Önce köyden her gün yürüyerek gidip geldiği ilkokulu bitirmiş Yenice’de, ardından Biga’da ortaokulu. Liseyi Balıkesir lisesinde okumuş. Küçük bir bodrum odası kiralamışlar onun için. Beyaz ve çıplak duvarlı bir oda. Tepeden sarkan bir ampül. Ortada masa olarak kullanılan bir bavul, bir kenarda yatak. Kendi yoksulluğunun yanısıra, savaş yıllarının kıtlık ortamında ekmek karneyle veriliyormuş. Okulda öğleyin verilenle doymayınca, haydi akşamki hakkıkımızı da yiyelim derlermiş, akşamsa aç acına geçiştirilirmiş.
Yokluk… Yoksulluk… Kimsesizlik… Çevresindeki herkesin ve herşeyin onu aşağı doğru çektiği bir ortamda, belki de teselliyi, tepedeki köyünden aşağıdaki vadilere uzanan patikalarda, sabah açan çiçeklerde, suların şırıltısında, belki de taa o günlerde aşık olduğu ağaçlarda buluyor. O günlerde şekillenmiş olduğu apaçık, onu herşeyin üzerine çıkaran tabiat sevgisiydi bu. Dile getirilmeyen, yaşamının arka planını oluşturan düşünceler de bu puslu manzaralar arasında filizleniyor.
Yoksulluğun eğittiği, durmaksızın tek başına ilerlemeye karar veren, dini şartlanmaları, hurafeleri reddeden…

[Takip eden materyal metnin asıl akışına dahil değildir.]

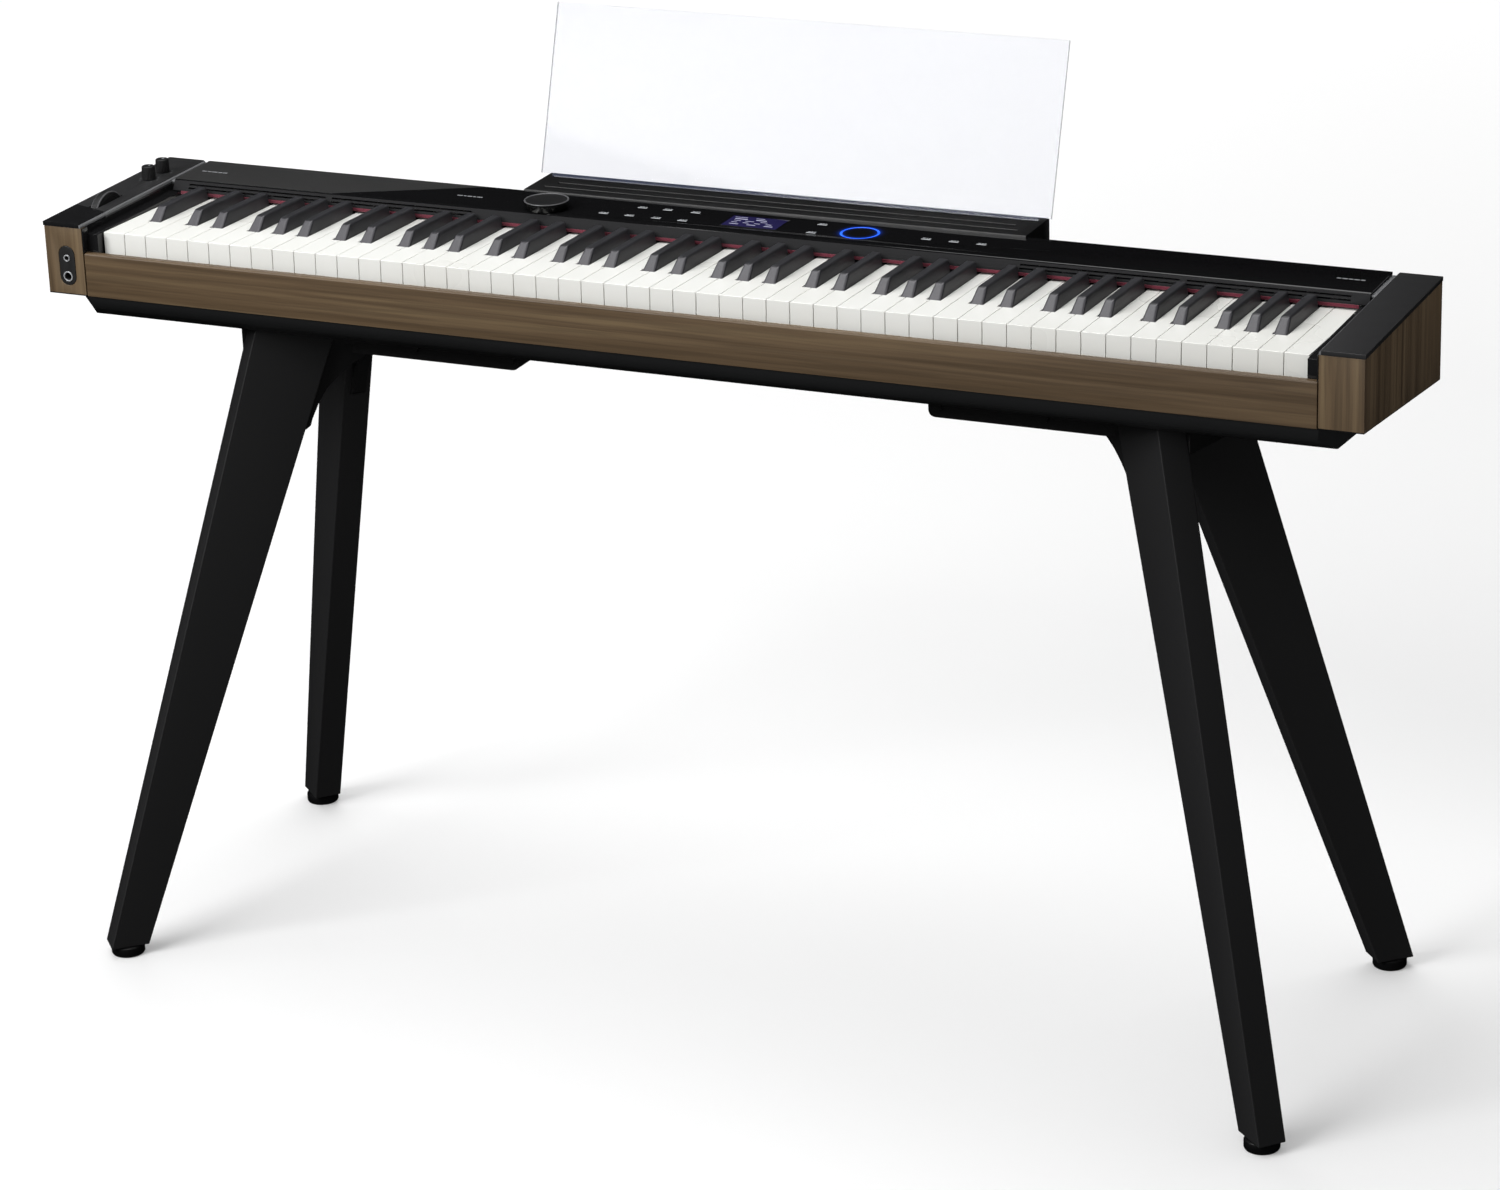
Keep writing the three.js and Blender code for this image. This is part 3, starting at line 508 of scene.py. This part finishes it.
KEPT = {
    "left_cheek": ("cheek", 0.5), "right_cheek": ("cheek", 0.5), "front_rail": ("rail", 0.5),
    "lower_case": ("case", 1.2), "left_end_cap": ("cap", 0.5), "right_end_cap": ("cap", 0.5),
    "top_panel": ("panel", 0.3), "key_felt": ("felt", 0.6), "display_lens": ("lens", 0.1),
    "rear_panel": ("satin", 0.4), "music_rest_holder": ("holder", 0.5),
    "key_chassis": ("chassis", 0.4), "key_fulcrum_rail": ("chassis", 0.3),
    "main_circuit_board": ("board", 0.1), "left_speaker": ("chassis", 0.4), "right_speaker": ("chassis", 0.4),
    "left_stand_beam": ("beam", 1.2), "right_stand_beam": ("beam", 1.2), "jack_plate": ("satin", 0.4),
}
for node, (finish, width) in KEPT.items():
    paint(NODES[node], finish)
    soften(NODES[node], width)
for side in ("left", "right"):
    for end in ("front", "rear"):
        paint(NODES[f"{end}_{side}_leg"], "stand")
        soften(NODES[f"{end}_{side}_leg"], 1.2)

# The clear sheet shows its cut edges.
rest = NODES["music_rest"]
rest.visible_glossy = False
paint(rest, "clear", "clear_edge")
for face in rest.data.polygons:
    face.material_index = 0 if abs(face.normal.y) > 0.9 else 1

# ---------------------------------------------------------------- keys

OCTAVE = 165.2
WHITE = OCTAVE / 7
KEYBOARD_LEFT = -26 * WHITE
NOTE_NAMES = ["c", "cs", "d", "ds", "e", "f", "fs", "g", "gs", "a", "as", "b"]
WHITE_NOTES = [0, 2, 4, 5, 7, 9, 11]
PIVOT = Vector((0, 61, 718.2))
KEY_TILT = Matrix.Rotation(math.radians(-1.67), 3, "X")


def octave_left(octave):
    return KEYBOARD_LEFT + 2 * WHITE + (octave - 1) * OCTAVE


def semitone_edge(note):
    """Where a note's share of the rear of the keyboard starts, from the octave's left edge."""
    if note <= 5:
        return note * 3 * WHITE / 5
    return 3 * WHITE + (note - 5) * (OCTAVE - 3 * WHITE) / 7


def from_pivot(points):
    """Points of a level key round its pivot, tilted and placed."""
    return [KEY_TILT @ Vector(p) + PIVOT for p in points]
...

Yalnızlıkta en uç noktaları deneyen ve kendini hasreden… Girdiği yolu mutlaka sonuna gitmeye kararlı olan. Toplumun yargılamasına, garipsemesine aldırmadan bildiği yolda yürüyen...
Çile çekmekten korkmayan, henüz sevdiği şeyleri yitirmemiş gencecik Mehmet Emin Ceylan…
Askerlik, 1950 |
Yazları köye döner, çalışır, çalışır. Harman, çapa, tütün. Gecelerin yıldızlarla dolup taştığı saatlerde uzandığı yerde hayallere dalar. Uzaktan uzağa havlayan köpekler, aniden başlayan yatsı ezanı… Sonra sessizlik geri gelir, dünya uzaklaşır, mesafeler uzar, uyuyakalır. Mısır tarlasını beklemeye geldiğini unutur, geceleri mısırlara dadanan domuzlara engel olmak için orada olduğunu, ancak mısırları yemeye başlayan domuzun çıkardığı sesle hatırlar, yerinden fırlayıp sese doğru koşar, ürken domuz hızla kaçar.

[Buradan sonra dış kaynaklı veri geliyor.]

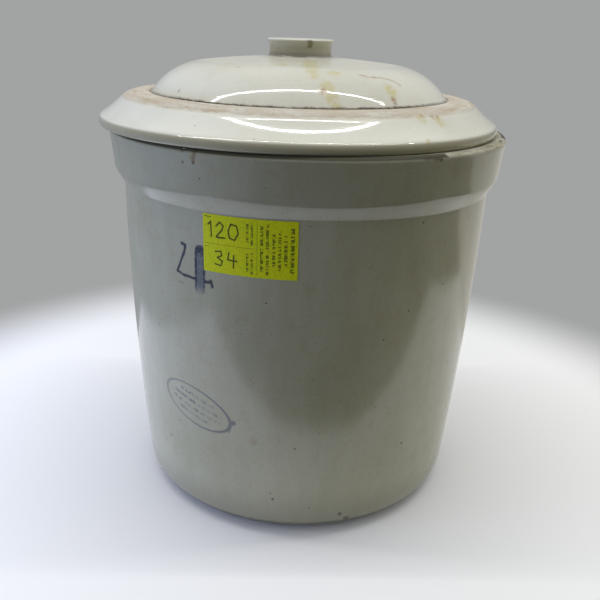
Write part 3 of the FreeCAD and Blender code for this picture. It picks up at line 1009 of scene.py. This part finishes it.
@dataclass
class Wheel:
    """A potter's wheel: it turns a half profile into a closed form."""

    steps: int = 384
    hollow_depth: float = 0.5 * MM
    hollow_fade: float = 8 * MM

    def throw(self, name: str, profile: Sequence[Point], axis: float) -> Piece:
        """Draw a half profile point by point and spin it once round.

        Args:
            name: The piece's name.
            profile: The points from the axis, round the form and back to it.
            axis: Where the axis stands along X.

        Returns:
            The closed piece, with its faces outwards.
        """
        select()
        bpy.ops.mesh.primitive_plane_add(size=MM)
        piece = bpy.context.object
        piece.name = name
        piece.data.name = name
        with editing():
            bpy.ops.mesh.merge(type="CENTER")
            bpy.ops.transform.translate(value=(profile[0][0] + axis, 0.0, profile[0][1]))
            for before, here in zip(profile, profile[1:]):
                step = (here[0] - before[0], 0.0, here[1] - before[1])
                bpy.ops.mesh.extrude_vertices_move(TRANSFORM_OT_translate={"value": step})
            bpy.ops.mesh.select_all(action="SELECT")
            bpy.ops.mesh.spin(steps=self.steps, angle=math.tau, center=(axis, 0.0, 0.0),
                              axis=(0.0, 0.0, 1.0))
            bpy.ops.mesh.select_all(action="SELECT")
            bpy.ops.mesh.remove_doubles(threshold=0.002 * MM)
            bpy.ops.mesh.normals_make_consistent(inside=False)
        return piece

    def waver(self, piece: Piece, scale: float, above: float, below: float) -> None:
        """Press shallow hollows into the surface, as a potter's hands leave.

        Args:
            piece: The piece to work on.
            scale: How broad a hollow is.
            above: The height from which it is pressed.
            below: The height up to which it is pressed.
        """
        fade = self.hollow_fade
        push(piece, lambda place: min((place.z - above) / fade, (below - place.z) / fade, 1.0),
             texture=lumps(f"{piece.name}_hollows", scale, 1), texture_coords="LOCAL",
             strength=self.hollow_depth, mid_level=1.0)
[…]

Lise sonrası Ziraat Fakültesine girmek istiyordu. İstanbul’a gelip sadece onun sınavına girdi, kazandı. Ankara Ziraat Fakültesinde okumaya başladı. Sırtı ilk paltoyu o yıllarda gördü. Devletin fakir öğrencilere yaptığı yardımdan ona da bir siyah palto düşmüştü. Sessiz, konuşmayı fazla sevmeyen bir gençti. Arkadaşlarının hay huyları arasına pek dalmıyor, ideallerine doğru yürüyordu. Devletin verdiği paltoyu da pek fazla kullanma imkanı olmayacaktı, onu satıp lingafon aldı. Sürekli çalışarak iyi derecede ingilizce öğrendi.

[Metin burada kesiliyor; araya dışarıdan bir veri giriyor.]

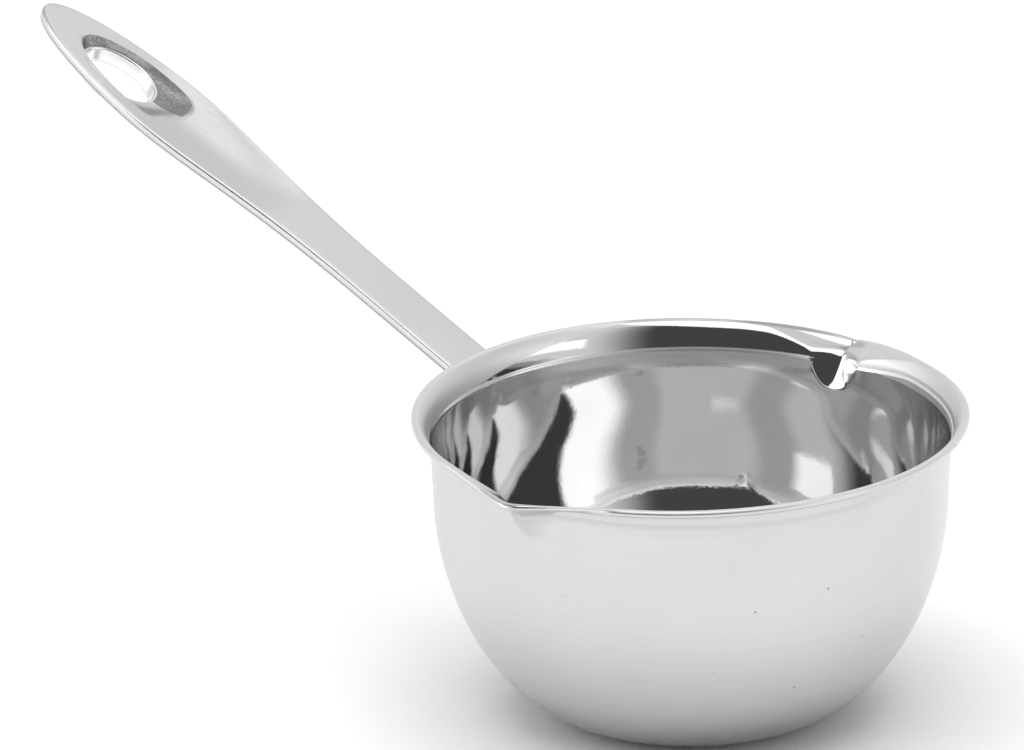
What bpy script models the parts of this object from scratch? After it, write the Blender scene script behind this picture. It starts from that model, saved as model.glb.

“Doğruluğu sevenler aşkı, yani yanılsaması olmayan aşkı, evlilikte aramak zorundadır.” der Camus.
O da atılacak bu adımı attı.
“Sevgili Nişanlım,
Size sık sık mektup yazmak istediğim halde buna bir türlü muvaffak olamıyorum. Benim için en neşeli günlerim ve dakikalarım sizden bir haber aldığım anlardır. Sizi asla unutmuş değilim. Hatıranız daima kalbimin baş köşesindedir. Ne zaman müşkül durumda kalsam hemen sizi hatırlamam her şeye kafi geliyor, bütün üzüntülerim gidiyor. İstikbalde sizinle kuracağım yuvayı düşünerek neşe içindeyim...”
Evlilik Günü, 1952 |
1952’de evlendiler. Nevruz’lu Fatma Bodur ile. Askerlik ardından ilk görev yeri olan Bursa’da yaşamaya başladılar.
1954’de devletin açtığı ingilizce sınavını kazanarak Amerika’ya gitti. Geride genç karısı ve henüz doğmamış bebeğini bırakarak.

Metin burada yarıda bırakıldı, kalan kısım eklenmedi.